» Work to complete: Print all of the data exactly as written.

» Dataset content:
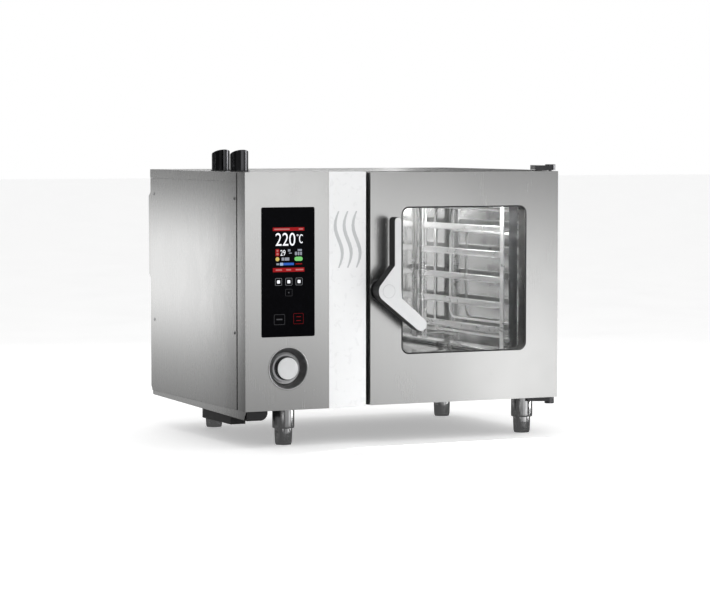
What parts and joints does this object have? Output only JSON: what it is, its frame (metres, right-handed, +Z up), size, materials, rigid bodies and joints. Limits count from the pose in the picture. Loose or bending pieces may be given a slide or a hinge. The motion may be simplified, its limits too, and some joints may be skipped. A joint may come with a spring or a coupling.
{
  "type": "combi steamer oven",
  "caption": "Counter-top combi steamer oven: hinged glass door with an angled turn handle, touch glass and knob at the left, shelf racks and fan inside, roof vents, feet.",
  "frame": {"origin": "middle of the footprint box, at the floor under the feet", "axes": "+X to the right as the user faces the door, +Y to the rear, +Z up"},
  "size_m": [0.93, 0.776, 0.782],
  "materials": {
    "steel": "brushed stainless sheet",
    "polished_steel": "polished stainless",
    "chrome": "mirror",
    "white_trim": "gloss",
    "black_plastic": "satin",
    "touch_glass": "black back-printed glass",
    "light_plastic": "satin",
    "clear_glass": "clear",
    "circuit_board": "solder resist",
    "mineral_wool": "fibrous",
    "gasket_rubber": "matt",
    "brass": "turned",
    "motor_casing": "cast",
    "heater_tube": "heat-darkened"
  },
  "bodies": {
    "cabinet": {"left_side_panel": "steel", "right_side_panel": "steel", "roof_panel": "steel", "rear_panel": "steel", "rear_cover": "steel", "base_frame": "steel", "left_skirt": "steel", "front_frame": "steel", "control_fascia": "steel", "left_rack": "steel", "right_rack": "steel", "fan_baffle": "steel", "power_supply": "steel", "top_hinge_bracket": "polished_steel", "bottom_hinge_bracket": "polished_steel", "top_hinge_pin": "polished_steel", "bottom_hinge_pin": "polished_steel", "latch_keeper": "polished_steel", "cavity_liner": "polished_steel", "steam_pipe": "polished_steel", "drain_pipe": "polished_steel", "front_vent_pipe": "chrome", "rear_vent_pipe": "chrome", "front_left_foot_sleeve": "chrome", "rear_left_foot_sleeve": "chrome", "front_right_foot_sleeve": "chrome", "rear_right_foot_sleeve": "chrome", "trim_strip": "white_trim", "gap_channel": "black_plastic", "underside_box": "black_plastic", "air_duct": "black_plastic", "knob_bowl": "black_plastic", "display_module": "black_plastic", "cable_gland": "black_plastic", "control_glass": "touch_glass", "contactor": "light_plastic", "terminal_block": "light_plastic", "lamp_lens": "clear_glass", "control_board": "circuit_board", "insulation": "mineral_wool", "door_gasket": "gasket_rubber", "solenoid_valve": "brass", "water_inlet": "brass", "fan_motor": "motor_casing", "heating_element": "heater_tube"},
    "door": {"door_skin": "steel", "outer_glass": "clear_glass", "inner_glass": "clear_glass", "door_inner_frame": "steel"},
    "handle": {"handle_body": "black_plastic", "handle_face": "light_plastic", "latch_spindle": "polished_steel"},
    "encoder": {"encoder_shaft": "steel"},
    "knob": {"knob": "light_plastic"},
    "fan": {"fan_wheel": "steel", "motor_shaft": "polished_steel"},
    "front_left_foot": {"front_left_foot_tip": "chrome"},
    "rear_left_foot": {"rear_left_foot_tip": "chrome"},
    "front_right_foot": {"front_right_foot_tip": "chrome"},
    "rear_right_foot": {"rear_right_foot_tip": "chrome"}
  },
  "joints": [
    {"name": "door_swing", "type": "hinge", "parent": "cabinet", "child": "door", "pos_m": [0.45, -0.312, 0.4115], "axis": [0, 0, 1], "range_deg": [0, 130]},
    {"name": "handle_turn", "type": "hinge", "parent": "door", "child": "handle", "pos_m": [-0.077, -0.33, 0.408], "axis": [0, 1, 0], "range_deg": [0, 50]},
    {"name": "encoder_push", "type": "slide", "parent": "cabinet", "child": "encoder", "axis": [0, 1, 0], "range_m": [0, 0.002], "stiffness_N_per_m": 900, "springref_m": -0.001},
    {"name": "knob_turn", "type": "hinge", "parent": "encoder", "child": "knob", "pos_m": [-0.343, -0.33, 0.208], "axis": [0, -1, 0], "continuous": true},
    {"name": "fan_spin", "type": "hinge", "parent": "cabinet", "child": "fan", "pos_m": [-0.125, 0.0325, 0.443], "axis": [1, 0, 0], "continuous": true},
    {"name": "front_left_foot_height", "type": "slide", "parent": "cabinet", "child": "front_left_foot", "axis": [0, 0, -1], "range_m": [-0.008, 0.015]},
    {"name": "rear_left_foot_height", "type": "slide", "parent": "cabinet", "child": "rear_left_foot", "axis": [0, 0, -1], "range_m": [-0.008, 0.015]},
    {"name": "front_right_foot_height", "type": "slide", "parent": "cabinet", "child": "front_right_foot", "axis": [0, 0, -1], "range_m": [-0.008, 0.015]},
    {"name": "rear_right_foot_height", "type": "slide", "parent": "cabinet", "child": "rear_right_foot", "axis": [0, 0, -1], "range_m": [-0.008, 0.015]}
  ]
}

» Exercise result:
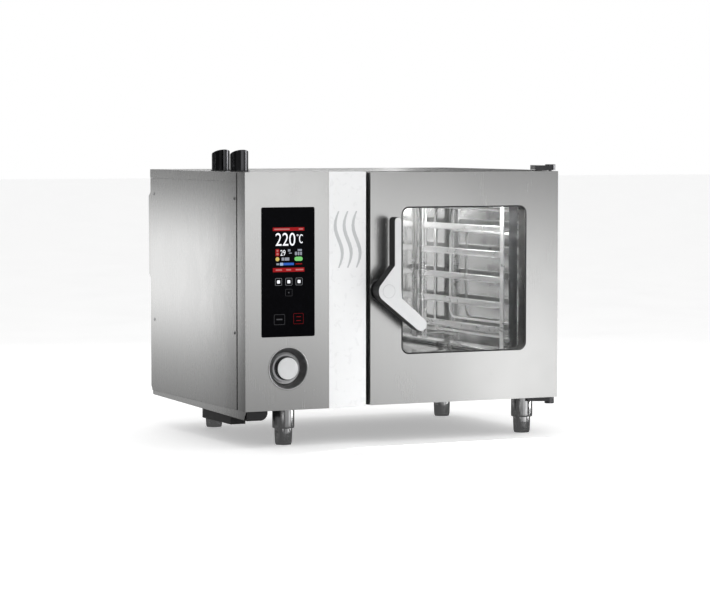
What parts and joints does this object have? Output only JSON: what it is, its frame (metres, right-handed, +Z up), size, materials, rigid bodies and joints. Limits count from the pose in the picture. Loose or bending pieces may be given a slide or a hinge. The motion may be simplified, its limits too, and some joints may be skipped. A joint may come with a spring or a coupling.
{
  "type": "combi steamer oven",
  "caption": "Counter-top combi steamer oven: hinged glass door with an angled turn handle, touch glass and knob at the left, shelf racks and fan inside, roof vents, feet.",
  "frame": {"origin": "middle of the footprint box, at the floor under the feet", "axes": "+X to the right as the user faces the door, +Y to the rear, +Z up"},
  "size_m": [0.93, 0.776, 0.782],
  "materials": {
    "steel": "brushed stainless sheet",
    "polished_steel": "polished stainless",
    "chrome": "mirror",
    "white_trim": "gloss",
    "black_plastic": "satin",
    "touch_glass": "black back-printed glass",
    "light_plastic": "satin",
    "clear_glass": "clear",
    "circuit_board": "solder resist",
    "mineral_wool": "fibrous",
    "gasket_rubber": "matt",
    "brass": "turned",
    "motor_casing": "cast",
    "heater_tube": "heat-darkened"
  },
  "bodies": {
    "cabinet": {"left_side_panel": "steel", "right_side_panel": "steel", "roof_panel": "steel", "rear_panel": "steel", "rear_cover": "steel", "base_frame": "steel", "left_skirt": "steel", "front_frame": "steel", "control_fascia": "steel", "left_rack": "steel", "right_rack": "steel", "fan_baffle": "steel", "power_supply": "steel", "top_hinge_bracket": "polished_steel", "bottom_hinge_bracket": "polished_steel", "top_hinge_pin": "polished_steel", "bottom_hinge_pin": "polished_steel", "latch_keeper": "polished_steel", "cavity_liner": "polished_steel", "steam_pipe": "polished_steel", "drain_pipe": "polished_steel", "front_vent_pipe": "chrome", "rear_vent_pipe": "chrome", "front_left_foot_sleeve": "chrome", "rear_left_foot_sleeve": "chrome", "front_right_foot_sleeve": "chrome", "rear_right_foot_sleeve": "chrome", "trim_strip": "white_trim", "gap_channel": "black_plastic", "underside_box": "black_plastic", "air_duct": "black_plastic", "knob_bowl": "black_plastic", "display_module": "black_plastic", "cable_gland": "black_plastic", "control_glass": "touch_glass", "contactor": "light_plastic", "terminal_block": "light_plastic", "lamp_lens": "clear_glass", "control_board": "circuit_board", "insulation": "mineral_wool", "door_gasket": "gasket_rubber", "solenoid_valve": "brass", "water_inlet": "brass", "fan_motor": "motor_casing", "heating_element": "heater_tube"},
    "door": {"door_skin": "steel", "outer_glass": "clear_glass", "inner_glass": "clear_glass", "door_inner_frame": "steel"},
    "handle": {"handle_body": "black_plastic", "handle_face": "light_plastic", "latch_spindle": "polished_steel"},
    "encoder": {"encoder_shaft": "steel"},
    "knob": {"knob": "light_plastic"},
    "fan": {"fan_wheel": "steel", "motor_shaft": "polished_steel"},
    "front_left_foot": {"front_left_foot_tip": "chrome"},
    "rear_left_foot": {"rear_left_foot_tip": "chrome"},
    "front_right_foot": {"front_right_foot_tip": "chrome"},
    "rear_right_foot": {"rear_right_foot_tip": "chrome"}
  },
  "joints": [
    {"name": "door_swing", "type": "hinge", "parent": "cabinet", "child": "door", "pos_m": [0.45, -0.312, 0.4115], "axis": [0, 0, 1], "range_deg": [0, 130]},
    {"name": "handle_turn", "type": "hinge", "parent": "door", "child": "handle", "pos_m": [-0.077, -0.33, 0.408], "axis": [0, 1, 0], "range_deg": [0, 50]},
    {"name": "encoder_push", "type": "slide", "parent": "cabinet", "child": "encoder", "axis": [0, 1, 0], "range_m": [0, 0.002], "stiffness_N_per_m": 900, "springref_m": -0.001},
    {"name": "knob_turn", "type": "hinge", "parent": "encoder", "child": "knob", "pos_m": [-0.343, -0.33, 0.208], "axis": [0, -1, 0], "continuous": true},
    {"name": "fan_spin", "type": "hinge", "parent": "cabinet", "child": "fan", "pos_m": [-0.125, 0.0325, 0.443], "axis": [1, 0, 0], "continuous": true},
    {"name": "front_left_foot_height", "type": "slide", "parent": "cabinet", "child": "front_left_foot", "axis": [0, 0, -1], "range_m": [-0.008, 0.015]},
    {"name": "rear_left_foot_height", "type": "slide", "parent": "cabinet", "child": "rear_left_foot", "axis": [0, 0, -1], "range_m": [-0.008, 0.015]},
    {"name": "front_right_foot_height", "type": "slide", "parent": "cabinet", "child": "front_right_foot", "axis": [0, 0, -1], "range_m": [-0.008, 0.015]},
    {"name": "rear_right_foot_height", "type": "slide", "parent": "cabinet", "child": "rear_right_foot", "axis": [0, 0, -1], "range_m": [-0.008, 0.015]}
  ]
}